Looking at the data below, count the lines that contain the string "code". Write only the total.

──────── Task material

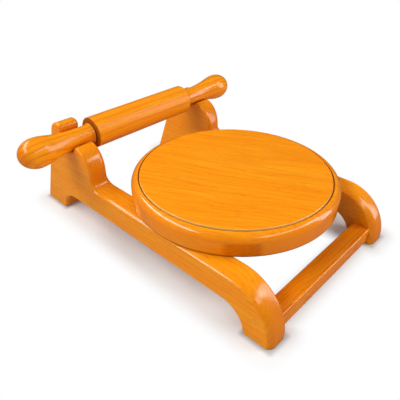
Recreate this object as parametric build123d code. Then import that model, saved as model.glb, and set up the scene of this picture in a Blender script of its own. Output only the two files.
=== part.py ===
from build123d import *
import os
from math import cos, radians, sin, sqrt, tan

# Round rolling board on two wooden side rails, with a rolling pin that lies in slots at the
# back and lifts out. Millimetres. X runs along the pin, +Y to the back and +Z up. The origin
# is on the surface that the feet stand on, under the middle of the pin and midway along the
# rails.

# Clearances
glue_gap = 0.1        # radial room round dowels, screws, bushes and the rod's glued ends
running_gap = 0.05    # radial room of the rod in its bushes and washers
seat_gap = 0.3        # least room between the pin's necks and the slots they lie in
end_float = 0.2       # room at each face of the thin washers
glue_well = 1.0       # room beyond the end of each dowel and of the rod
overrun = 1.0         # how far a cutting tool runs past the face it cuts

# Rolling board
board_radius = 125.0
board_thickness = 28.2
rim_width = 10.2          # beside the raised flat rolling face
rim_radius = 9.0
face_step = 1.2           # the face stands this much above the rim
face_edge = 0.5
board_foot_radius = 1.8

# Rails, seen from the side
rail_inset = 3.5          # each rail's outer face is this far inside the board's edge
rail_thickness = 27.0
bar_top = 61.8
arch_height = 29.5
front_foot_length = 34.7
rear_foot_length = 46.0
nose_spring = 5.3         # the nose's curve starts this high
outer_edge_radius = 3.6
inner_edge_radius = 4.0
board_setback = 24.5      # from the rails' front to the board's edge
board_to_slot = 43.1      # from the board's edge to the slot's middle
slot_to_back = 77.9       # from the slot's middle to the back of the rear foot
back_lean = 20.46         # degrees from upright, towards the front

# Horns on each rail. The rails are cut by hand, and the right one's horns are lower.
left_horn_width = 42.1    # from the front horn's face to the slot's middle
right_horn_width = 40.9
left_brow_to_slot = 9.6   # from the middle of the front horn's curve to the slot's middle
right_brow_to_slot = 2.9
left_front_rise = 50.2    # of the front horn above the bar
right_front_rise = 44.7
left_rear_rise = 67.2     # of the rear horn above the bar
right_rear_rise = 51.7
horn_root_radius = 12.0
lip_radius = 4.3
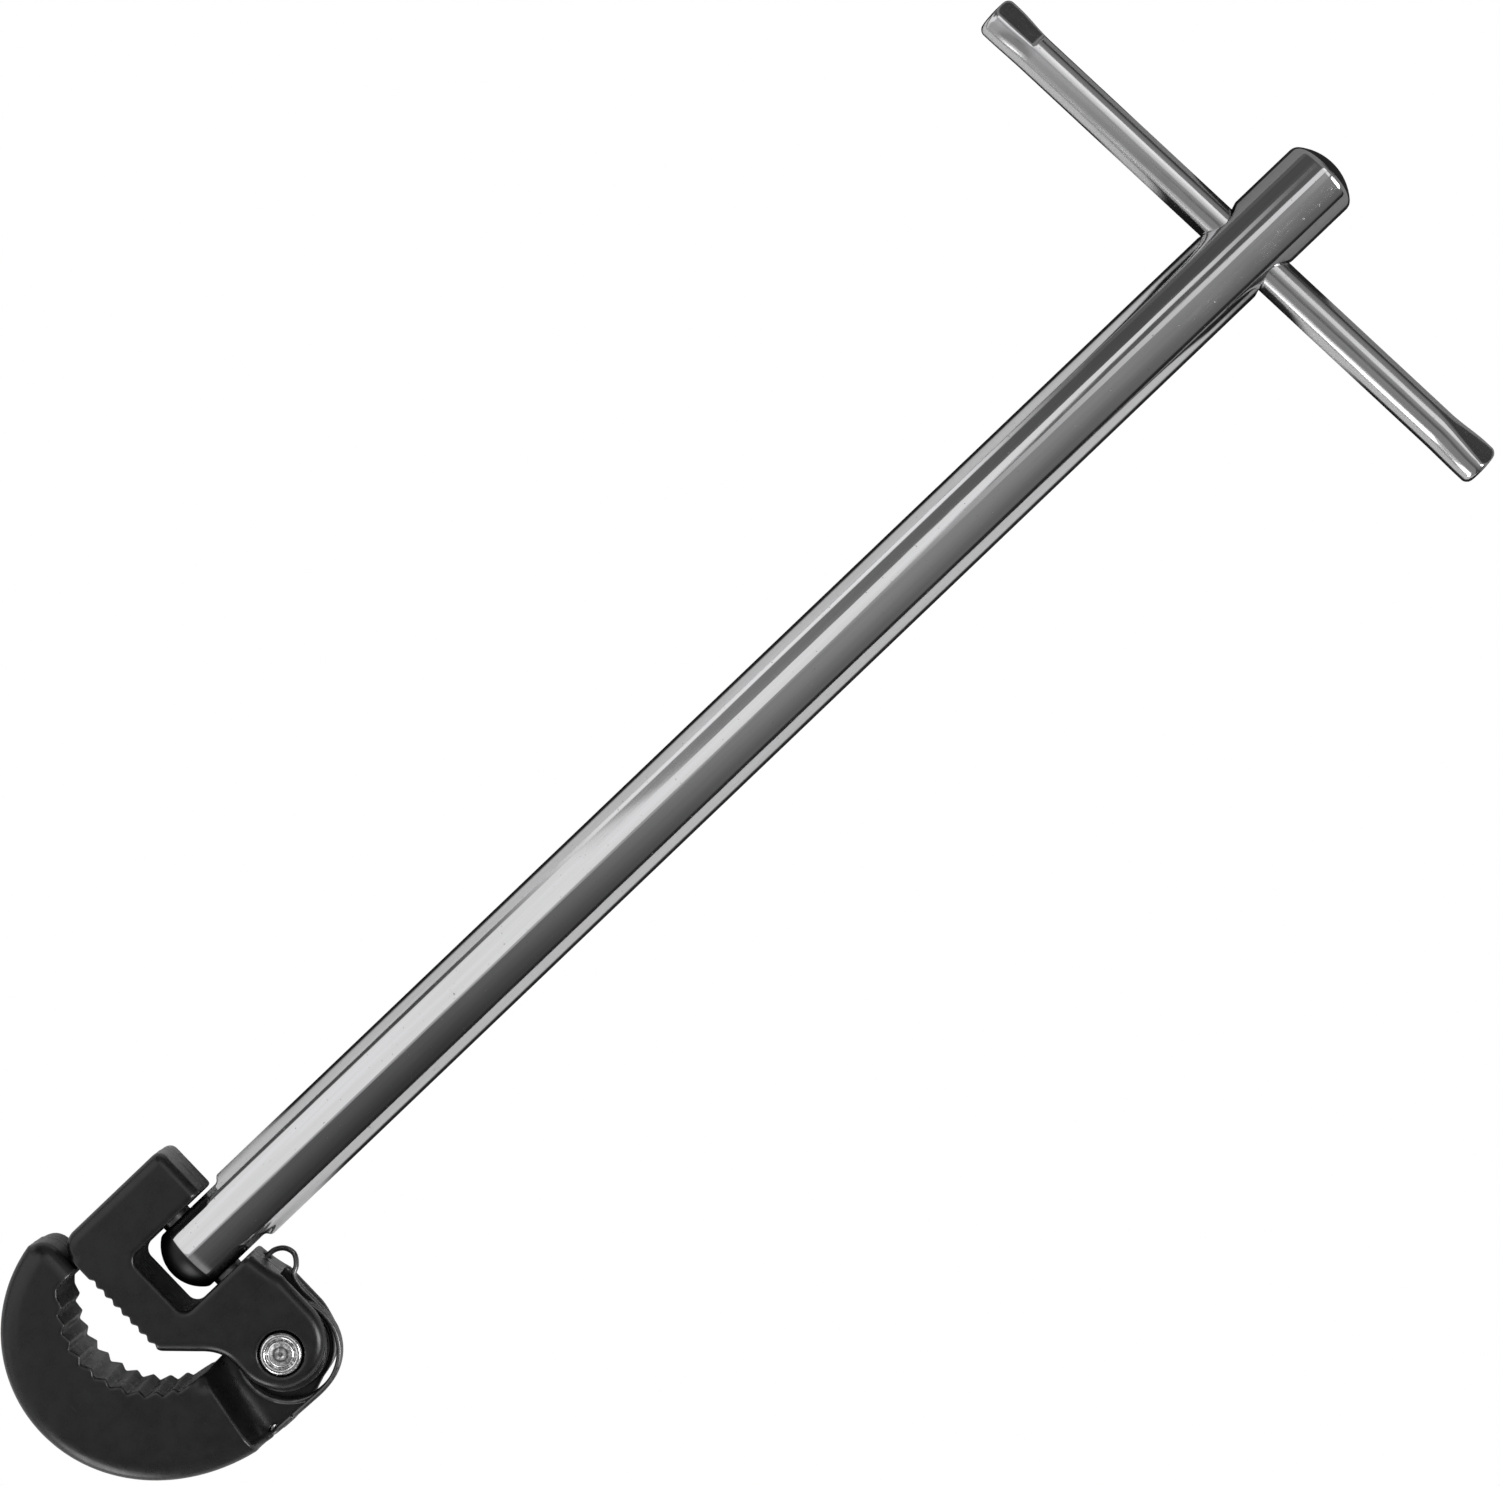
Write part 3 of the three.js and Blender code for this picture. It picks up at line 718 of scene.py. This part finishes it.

────────────────

Solution for this problem:
2